On raising a girl strong enough to be called a dumb woman

cyber bullying

It was a bit of a difficult weekend for me. I had fun and it wasn’t something on my mind the whole time, but there was some drama at work. The joy of my work being on the internet is that the whole world can see it. Over on lazygamer.net, I wrote a review of NBA 2K16. It’s a really great game when you get to experience the cool basketball action, but it’s also primarily locked behind online servers, so if the severs are down, the gameplay experience is seriously less than optimal. I wrote about the good and the bad in my review, the way I have for countless games, but the response I got was filled with quite a lot of vitriol. I’m used to this, and have come to expect it, but it affected me in a new way this time.

I often joke with the guys at work about being the only woman, about how my opinions are automatically seen as less valid because I have a vagina. The reality is that when people agree with me, they generally don’t even notice my gender. When they disagree, the easiest thing to do is blame the fact that I’m just an idiot woman who shouldn’t be writing game reviews. We laugh at the comments like that, and often joke about feeding off the hate. But now I’m bringing a little girl into the world, and even if she is the smartest person alive, she will be criticized for what she thinks because she’s a woman.

As much as I wish I could change the world, I know that modernization is only going so fast. I haven’t often experienced sexism in the workplace, and gender roles are gradually shifting, but in the backwater world of the internet, gender-based harassment is still alive and well and is a sign that those thoughts and feelings haven’t really changed. As much as I want to protect Harley from the world, I know that there will come a time when she’ll be called a stupid woman, idiotic girl, or dumb bitch. So, if I can’t change the world, I can only try to raise her in a way that makes those words bounce off of her as much as possible.

I like to think that I’m pretty confident. I know my strengths, I stand up for myself and I am proud of who I am. But, like all humans (and particularly women), I will second guess myself and experience my fair share of imposter syndrome. After being called a dumb bitch who should go back to the kitchen in the comments of my NBA 2K16 review (that specific comment was deleted by moderators), I wondered if maybe they were right. The moment of worry, guilt and fear didn’t last for too long and then I moved on, but it is still so unpleasant and unnecessary. I went back to look at my editor’s review of the installment of the game from the year before. No insults against his gender or race, nothing personal in the comments whatsoever. And I know the internet isn’t fair, and I don’t expect it to be so, but I just worry about my little girl and what kinds of names she will be called when she dares to express herself with confidence and poise.

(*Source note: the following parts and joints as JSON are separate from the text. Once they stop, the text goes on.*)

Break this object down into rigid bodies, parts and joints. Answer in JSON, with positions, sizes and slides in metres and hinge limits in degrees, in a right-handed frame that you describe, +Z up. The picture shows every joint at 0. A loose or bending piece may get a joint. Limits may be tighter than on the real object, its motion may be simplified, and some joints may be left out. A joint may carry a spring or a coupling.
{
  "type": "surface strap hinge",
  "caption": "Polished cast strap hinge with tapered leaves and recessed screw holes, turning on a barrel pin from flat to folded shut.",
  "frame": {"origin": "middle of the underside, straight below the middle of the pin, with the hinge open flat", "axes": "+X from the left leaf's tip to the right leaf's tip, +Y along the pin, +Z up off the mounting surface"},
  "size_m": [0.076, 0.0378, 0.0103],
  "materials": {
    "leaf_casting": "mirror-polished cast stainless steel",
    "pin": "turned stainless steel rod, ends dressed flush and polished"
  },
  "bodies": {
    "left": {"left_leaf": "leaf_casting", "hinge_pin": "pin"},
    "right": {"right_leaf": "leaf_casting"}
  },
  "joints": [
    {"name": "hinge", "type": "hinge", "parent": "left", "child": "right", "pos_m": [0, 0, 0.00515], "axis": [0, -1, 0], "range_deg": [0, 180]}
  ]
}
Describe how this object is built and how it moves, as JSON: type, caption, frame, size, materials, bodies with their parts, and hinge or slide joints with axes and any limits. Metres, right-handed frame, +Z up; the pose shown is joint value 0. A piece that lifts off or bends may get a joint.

Bullying and cyber bullying will happen no matter what, so it’s my job as her mother to put it all in perspective, to explain to her why people are mean sometimes and that just because people say horrible things doesn’t mean that they’re true. I want her to know that when people are threatened they will lash out, and that if they’re threatened by a woman it’s even harder for them to cope with. She needs to hold onto her opinions, to trust in her own intelligence and… and hopefully teaching her these things will help me remember them, too.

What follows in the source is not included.